Possessed by Shadows takes one on an unforgettable expedition deep into Slovakia's Tatras Mountains

Mountains matter in a country often referred to as the rooftop of Central Europe." Possessed by Shadows takes one on an unforgettable expedition deep into Slovakia's Tatras Mountains-a human as well as physical journey of three climbers and the tangled lives they lead. Donigan Merritt, the author of five other novels and a graduate of the Iowa Writers' workshop, is a master at crafting a novel that moves back in forth in time and relies on several voices as opposed to a single narrator. This is a book that seems chaotic initially but comes together magically at the end. Bits and pieces of information coalesce into a logical whole by the closing pages of the novel. Merritt also is skilled at creating characters. Although he is a male writer, his female characters are the most masterful and compelling-especially Molly and Sasha. Furthermore, it's obvious from this book that he has traveled and climbed in Slovakia and understands the country's cultural and physical geography very well. His book captures a very important slice of that country's history-the dark period just before the Velvet Revolution in 1989. I would recommend it to anyone interested in Slovakia, climbing, or human relationships.

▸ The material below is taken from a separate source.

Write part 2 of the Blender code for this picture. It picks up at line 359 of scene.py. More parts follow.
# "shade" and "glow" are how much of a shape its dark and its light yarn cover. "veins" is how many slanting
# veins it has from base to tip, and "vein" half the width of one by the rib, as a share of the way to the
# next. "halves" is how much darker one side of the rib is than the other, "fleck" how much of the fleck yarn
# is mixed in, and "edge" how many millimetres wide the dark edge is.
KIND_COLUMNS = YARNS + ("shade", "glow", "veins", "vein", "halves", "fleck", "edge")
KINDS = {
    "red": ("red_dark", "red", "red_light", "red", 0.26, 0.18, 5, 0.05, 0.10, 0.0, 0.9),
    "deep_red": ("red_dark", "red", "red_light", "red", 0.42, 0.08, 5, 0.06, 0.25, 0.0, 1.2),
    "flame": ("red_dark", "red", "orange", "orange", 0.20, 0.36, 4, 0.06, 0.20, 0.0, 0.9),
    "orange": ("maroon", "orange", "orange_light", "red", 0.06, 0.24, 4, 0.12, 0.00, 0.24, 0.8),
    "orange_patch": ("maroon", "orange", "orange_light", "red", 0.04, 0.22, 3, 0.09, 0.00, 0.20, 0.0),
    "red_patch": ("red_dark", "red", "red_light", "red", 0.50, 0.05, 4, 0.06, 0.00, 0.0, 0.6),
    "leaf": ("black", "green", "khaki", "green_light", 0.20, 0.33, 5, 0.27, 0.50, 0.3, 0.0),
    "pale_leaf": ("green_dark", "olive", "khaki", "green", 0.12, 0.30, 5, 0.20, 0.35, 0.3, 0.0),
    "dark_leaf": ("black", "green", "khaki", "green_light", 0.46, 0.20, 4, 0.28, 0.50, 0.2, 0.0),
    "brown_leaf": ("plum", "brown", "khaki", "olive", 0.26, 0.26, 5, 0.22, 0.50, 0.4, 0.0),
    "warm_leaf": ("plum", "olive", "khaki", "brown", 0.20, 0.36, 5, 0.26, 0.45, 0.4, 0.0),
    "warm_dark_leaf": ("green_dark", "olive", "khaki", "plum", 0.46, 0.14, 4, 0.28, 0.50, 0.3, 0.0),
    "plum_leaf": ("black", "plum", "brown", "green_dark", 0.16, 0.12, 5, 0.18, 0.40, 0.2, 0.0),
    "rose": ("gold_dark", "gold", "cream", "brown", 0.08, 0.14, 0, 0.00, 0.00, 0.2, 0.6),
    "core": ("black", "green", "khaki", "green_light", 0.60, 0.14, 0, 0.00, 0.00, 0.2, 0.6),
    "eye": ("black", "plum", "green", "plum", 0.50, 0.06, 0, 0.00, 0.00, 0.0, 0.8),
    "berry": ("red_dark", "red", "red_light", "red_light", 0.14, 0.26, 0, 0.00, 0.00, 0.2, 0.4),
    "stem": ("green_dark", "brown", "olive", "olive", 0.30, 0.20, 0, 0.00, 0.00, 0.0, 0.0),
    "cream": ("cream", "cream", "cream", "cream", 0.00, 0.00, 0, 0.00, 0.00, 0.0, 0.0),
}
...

A Story of Two Lovers and Their Love of Climbing.

This is a love story about two married mountain climbers, whose final climb together takes place in the beautiful Tatras mountains of Slovakia. It has beautiful naratives, authentic characters, as well many thoughtful relections. The book ends in Slovakia near the end of the Communist era and recalls to mind how awful that period was in Eastern Europe. How quickly we forget. It is a good read for climbers or non climbers alike, and for anyone interested in the realities of life in Eastern Europe before the Wall came down.